I first heard about Manigault when I was a 13. That's when I began playing street basketball in Trenton, N.J. Some of the "old - heads" would sit around and talk about Manigault and other legends like "Herman the Helicopter," "The Hawk," and "The Destroyer." On the playgrounds, if you had a game, then you had a name. Even at my young age, despite being a female, I had a game and my name was "Shorty," as it is when I play street basketball in Baltimore today.
The Goat would remain just a name and a bunch of legendary stories to me for awhile. It wasn't until I was 15 that HBO aired a movie about his life called "Rebound." Although I couldn't collect basketball cards on The Goat, or see him play on the streets or an arena, I plastered my walls with pictures and articles on him.
But what I admired most about him was that he played the game pure - fast - paced, aggressive, creative - and his downfalls didn't defeat him. I don't remember him just as the short guy who could dunk over anyone. I don't remember him as the strung - out heroin addict who blew his chances for ultimate success, which would have been measured in dollars and statistics.

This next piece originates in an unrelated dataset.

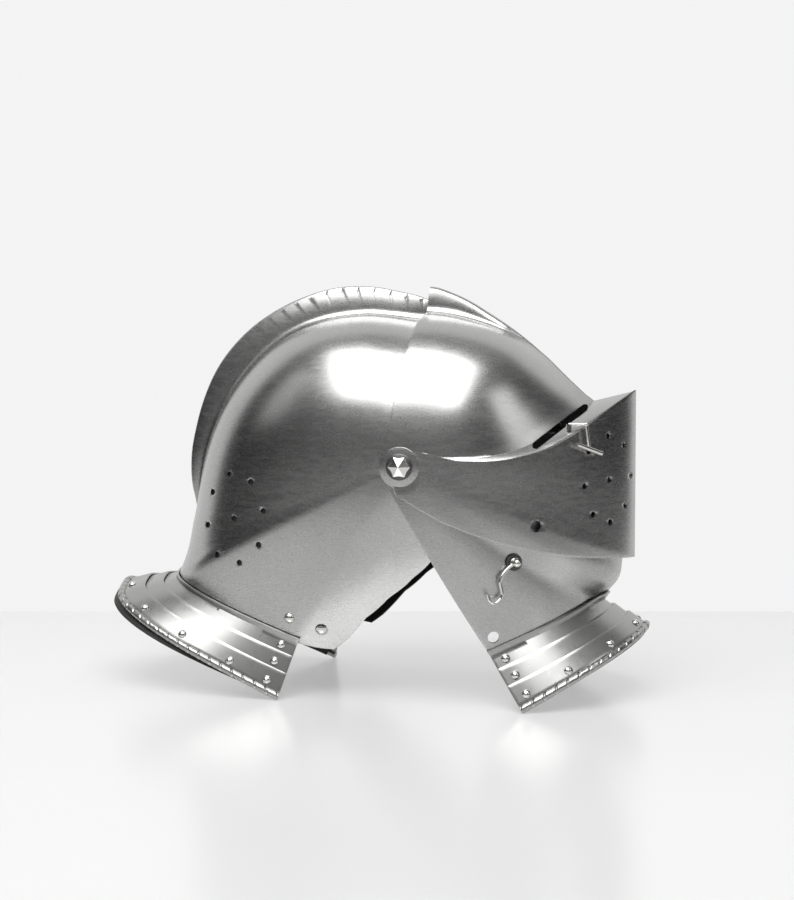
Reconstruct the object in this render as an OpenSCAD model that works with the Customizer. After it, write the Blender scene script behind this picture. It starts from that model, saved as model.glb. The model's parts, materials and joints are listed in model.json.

My hero brought people to their knees and left them in awe. I'm just 20 years old. So I wasn't even an idea when he was plucking quarters off backboards and stepping on players' foreheads to dunk. But his emergence, downfall and rebound inspire me in my own play and in my life.
Stacey Patton, a features intern at the Sun, is a sophomore studying writing at the Johns Hopkins University. She will enter New York University in the fall.